The rise or fall of a rugby club can happen quickly in the nation’s domestic competition. It can happen from one week to the next, or from season to season with players leaving after having furthered their business and professional careers in Hong Kong.
After appointing a new coach and new captain since the end of last season, and losing in the first match of this season the previous Saturday, Hong Kong Football Club has turned their form around and won their first match of the 2010–11 G4S Domestic League season.
Following their comfortable defeat over Tradition Valley Red on Saturday Oct 9, HKFC coach Rob Naylor spoke exclusively with The Epoch Times.
“We probably eased off a bit in the first 20 minutes of the second half,” Naylor said soon after their 1–5 try, 11-34 points victory over Tradition Valley Rugby Football Club’s 1st XV (Valley Red) who HKFC had defeated in last season’s nail biting premiership final.
“You could see those that were starting to get a bit of a roll on, and they scored that try. There’s little things that you’ve got to work on. Our aim is to develop as the season goes on,” he explained of his aim to get his team peaking at the end of the 14-week season, “Rather than hit our structure running first game …
“Last year we beat teams by 30 odd points in the first couple of games then we dropped off. We really wanted to ease off into the season and hit the season and gradually get that aside.“I think last week, we didn’t play to our game plan. They sort of kicked the ball down into our territory and obviously capitalized on our mistakes.
“Obviously we’ve gotten a lot better since last week,” the 35 year-old Australian-born said.
Staying in HK
Rob says he’s put his roots down in Hong Kong. The Field Art Director with Ocean Park, has been living here for 14 years. While star players may have moved back overseas after only one or two seasons of success he’s stayed – an anomaly in Hong Kong’s sporting world.
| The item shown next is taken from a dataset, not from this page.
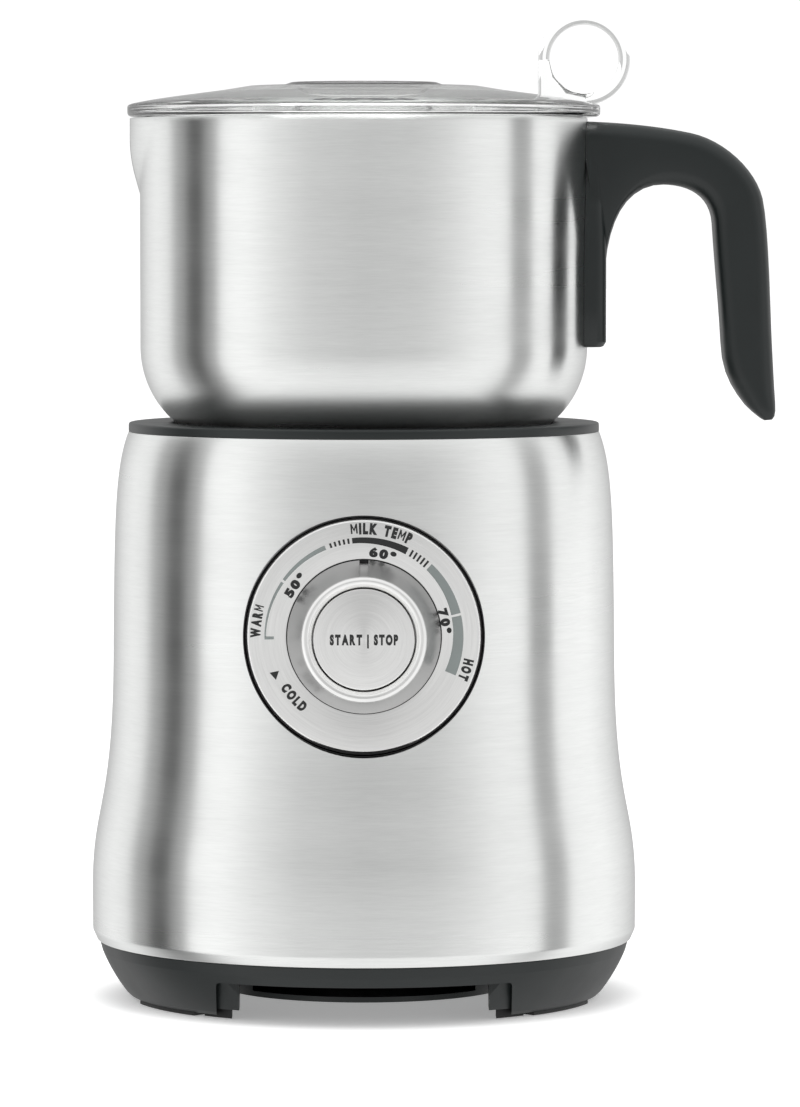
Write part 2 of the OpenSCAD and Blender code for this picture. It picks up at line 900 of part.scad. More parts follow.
module lid_shell() {
    skirt_r = 64.8;
    groove_r = 63.9;
    skirt_bottom_z = 258;
    color([0.85, 0.88, 0.88, 0.4])
    rotate_extrude($fn = 180)
        polygon(concat(
            [
                [cap_hole_r, 270.3], [33.6, 270.3], [43, 268.6], [61, 266.2], [62.7, 265.9],
                [62.7, skirt_bottom_z], [skirt_r, skirt_bottom_z], [skirt_r, 259.4],
                [groove_r, 259.4], [groove_r, 261.4], [skirt_r, 261.4], [skirt_r, lid_bottom_z]
            ],
            lid_top(),
            [[cap_hole_r, cap_seat_z]]
        ));
}

module finger_ring() {
    color([0.85, 0.88, 0.88, 0.4])
    difference() {
        upright_slice(ring_w)
            difference() {
                union() {
                    translate([ring_x, ring_z]) circle(r = ring_r);
                    translate([ring_x - ring_r, 264]) square([ring_r + 2, ring_z - 264]);
                }
                translate([ring_x, ring_z]) circle(r = ring_hole_r);
            }
        // The lid's own solid, so that the ring stands on its top face
        rotate_extrude($fn = 180) polygon(concat([[0, 250], [lid_r - 0.5, 250]], lid_top(), [[0, cap_seat_z]]));
    }
}

module lid_seal() {
    color([0.9, 0.9, 0.88, 0.6])
    rotate_extrude($fn = 180)
        polygon([[63.9, 259.45], [64.9, 259.45], [65.4, 260.1], [65.4, 260.7], [64.9, 261.35], [63.9, 261.35]]);
}

module measuring_cap() {
    flange_r = 24;
    flange_t = 1.1;
    color([0.85, 0.88, 0.88, 0.4])
    rotate_extrude()
        polygon([
            [0, 255], [17.8, 255], [18.6, 255.8], [cap_hole_r - 0.5, cap_seat_z],
            [flange_r, cap_seat_z], [flange_r, cap_seat_z + flange_t - 0.4],
            [flange_r - 0.4, cap_seat_z + flange_t], [cap_hole_r - 1.9, cap_seat_z + flange_t],
            [17.1, 256.5], [0, 256.5]
        ]);
}

// ---------------------------------------------------------------- one node at a time

housing_shell();
top_collar();
heating_plate();
base_skirt();
bottom_cover();
storage_tray();
foot_pads();
cover_screws();
inner_chassis();
coil_former();
induction_coil();
ferrite_bars();
motor_can();
stator_magnets();
motor_bearings();
motor_bracket();
bracket_screws();
power_board();
heat_sink();
capacitors();
transformer();
fan_frame();
control_board();
rotary_sensor();
tact_switch();
dial_housing();
dial_plate();
dial_bezel();
sensor_guide();
sensor_spring();
button_spring();
cord_gland();
jug_vessel();
jug_base_disc();
whisk_spindle();
handle_bracket();
handle_grip();
handle_screws();
disc_bush();
froth_disc();
whisk_ring();
disc_magnets();
lid_shell();
finger_ring();
lid_seal();
measuring_cap();
motor_shaft();
motor_armature();
magnet_carrier();
drive_magnets();
fan_impeller();
dial_knob();
dial_sleeve();
start_button();
sensor_cap();
spare_disc();
spare_magnets();
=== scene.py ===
"""Looks of an induction milk frother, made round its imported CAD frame.

Outlines are in millimetres, in the frame's own axes: +Z up, dial at -Y, handle at +X.
"""
import json
import math

import bpy
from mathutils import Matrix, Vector


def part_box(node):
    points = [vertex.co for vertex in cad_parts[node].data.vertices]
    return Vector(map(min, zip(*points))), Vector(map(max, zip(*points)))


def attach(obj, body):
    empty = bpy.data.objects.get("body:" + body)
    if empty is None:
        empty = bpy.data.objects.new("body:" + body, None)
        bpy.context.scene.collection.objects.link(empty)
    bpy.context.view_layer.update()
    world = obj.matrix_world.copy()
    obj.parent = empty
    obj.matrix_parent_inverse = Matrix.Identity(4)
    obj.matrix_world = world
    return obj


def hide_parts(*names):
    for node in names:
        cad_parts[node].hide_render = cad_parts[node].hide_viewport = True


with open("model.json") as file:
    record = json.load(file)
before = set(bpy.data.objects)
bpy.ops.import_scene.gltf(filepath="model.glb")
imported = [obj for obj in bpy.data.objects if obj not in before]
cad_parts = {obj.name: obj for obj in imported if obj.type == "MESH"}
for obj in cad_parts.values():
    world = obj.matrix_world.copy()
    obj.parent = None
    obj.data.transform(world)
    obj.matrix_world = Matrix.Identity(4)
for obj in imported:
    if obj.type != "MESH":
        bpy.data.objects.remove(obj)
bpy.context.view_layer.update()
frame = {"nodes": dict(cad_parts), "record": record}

MM = 0.001
ROUND = 192            # facets round a turned piece
WELD = 0.002 * MM      # corners closer than this are one
FONT_CAP = 0.73        # height of the font's capitals at size 1


def low(node):
    """Lowest corner of a CAD node, in millimetres."""
    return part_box(node)[0] / MM


def high(node):
    """Highest corner of a CAD node, in millimetres."""
    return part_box(node)[1] / MM


# ---------------------------------------------------------------- driving sizes

SHELL_TOP = high("housing_shell").z
SHELL_BOTTOM = low("housing_shell").z
SHELL_R = high("housing_shell").y
SHELL_TOP_R = high("top_collar").y
COLLAR_TOP = high("top_collar").z
JUG_R = high("jug_vessel").y
JUG_RIM = high("jug_vessel").z
JUG_FLOOR = high("jug_base_disc").z
LID_R = high("lid_shell").y
LID_LOW = 263.1
RING_R = (high("finger_ring").x - low("finger_ring").x) / 2
RING_X = (high("finger_ring").x + low("finger_ring").x) / 2
RING_Z = high("finger_ring").z - RING_R
PLATE_R = high("dial_plate").x
PLATE_Y = low("dial_plate").y
DIAL_Z = (high("dial_plate").z + low("dial_plate").z) / 2
KNOB_R = high("dial_knob").x
KNOB_OUT = PLATE_Y - low("dial_knob").y
BUTTON_R = high("start_button").x
BUTTON_OUT = PLATE_Y - low("start_button").y
SKIRT_TOP = high("base_skirt").z
SKIRT_LOW = low("base_skirt").z
SKIRT_R = high("base_skirt").y


# ---------------------------------------------------------------- outlines

def bow(p, q, r, s, steps=12):
    """Points along a cubic curve from p to s, steered by q and r."""
    points = []
    for i in range(steps + 1):
        t = i / steps
        u = 1 - t
        points.append(tuple(
            u ** 3 * a + 3 * u * u * t * b + 3 * u * t * t * c + t ** 3 * d
            for a, b, c, d in zip(p, q, r, s)
        ))
    return points


def arc(centre, radius, start, end, steps=16):
    """Points along an arc in the outline's plane, angles in degrees."""
    turns = [math.radians(start + (end - start) * i / steps) for i in range(steps + 1)]
    return [(centre[0] + radius * math.cos(t), centre[1] + radius * math.sin(t)) for t in turns]


def eased(points, steps=5, closed=False):
    """The outline with its marked corners rounded: a point is (x, y) or (x, y, radius)."""
    result = []
    count = len(points)
    for i, point in enumerate(points):
        here = Vector(point[:2])
        inner = closed or 0 < i < count - 1
        if len(point) < 3 or not inner:
            result.append(tuple(here))
            continue
        back = Vector(points[i - 1][:2]) - here
        on = Vector(points[(i + 1) % count][:2]) - here
        half = back.angle(on) / 2
        reach = min(point[2] / math.tan(half), back.length * 0.49, on.length * 0.49)
        a = here + back.normalized() * reach
        b = here + on.normalized() * reach
        for k in range(steps + 1):
            t = k / steps
            result.append(tuple(a * (1 - t) ** 2 + here * 2 * t * (1 - t) + b * t * t))
    return result


def looped(points):
    """A closed outline, with its first point again at the end."""
    return points + points[:1]


# ---------------------------------------------------------------- modelling by hand

def deselect():
    """Leaves edit mode and selects nothing."""
    if bpy.context.object and bpy.context.object.mode != "OBJECT":
        bpy.ops.object.mode_set(mode="OBJECT")
    bpy.ops.object.select_all(action="DESELECT")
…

Soon after arriving, Naylor played rugby with DeA Tigers for nine years before switching across to the Hong Kong Football Club (HKFC). In those days he described how the Hong Kong Rugby 7’s team was one of the best in the world. “They won quite a few tournaments, they pushed the line with Australia and New Zealand and they beat Fiji.”
He said the standard that was at Brisbane when he left in 1996 compared closely to the local standard. And went on to explain how the transient nature of players in Hong Kong could see a team rise to the top and fall to the bottom in a matter of months.
“HKCC a few years ago were at the top of the league. They were very strong and now they are just at the bottom of the league a while. It’s very hard on them. It certainly does have an impact.”
Appointment as Coach
Naylor “hung up his boots” at the end of the 2008-9 season and took up assistant coaching. After one year’s apprenticeship under Terry Heart. He assumed the role of head-coach for the HKFC—now known by its sponsored name as Newedge Club.
As an assistant, he helped to take the team to the dais to hold up the Grand Champs Cup last season. Asked how he rated his recently played opponents in the season’s first two weeks Altus Kowloon and Valley Red, Rob said that “Valley are better…they’re a lot stronger and a lot bigger.”
HKFC Better Than Last Year?
Naylor has been playing rugby since he was four-years-old. Born in Sydney, his family moved to New Zealand soon after. At around eight his family returned to Australia where Rob played his junior rugby at Caboolture north of Brisbane on the Sunshine Coast. He also played in the 1st XV school rugby team at St Pauls in Brisbane.
“When I was in juniors I played on the flank, but as players eventually started catching me, I chopped and changed between scrum-half and fly-half … when I was younger, I was bigger and faster but just stopped growing,” said the powerfully-built coach who is working on his Certificate 3 in coaching.
Rob, who is “just shy of 5’10”, went on to play at the University of Queensland. After having played Under19s and 21s, in his first match at reserve-grade level, he suffered a serious arm injury that made him re-think his life.
During his recuperation from a fractured arm-socket he decided to focus on his professional and business career with a move fourteen years ago to Hong Kong.
Asked if he could take the club to back-to-back premierships, Naylor said: “At the moment we haven’t hit our straps but we have the potential to be better [than last year].”
“We need to play together more … some are still here from last year, some retired, some good ones have come.”
Naylor oversaw the HKFC Newedge Club Dragons play against Tradition Valley Black as a curtain-raiser to their 1st XV match. Both clubs field their 2nd XV in Division 1, between them they represent half of the eight teams in league, so the rivalry between the two big clubs is strong.
“The Dragons did well too last weekend and won 36-0 which was a great result,” Rob said. “It took us about 25 minutes to get some momentum but when it came we really put the nail into the coffin scoring 6 tries.”
“We will be playing DeA this weekend coming and anticipating a fairly hard game considering DeA are topping the table right now.”
After a Week 1 loss to Altus Kowloon, HKFC can put any thoughts of a shaky start to the season behind them. Their dominance and depth in Week 2 showed that they will be a force to reckon with again this year.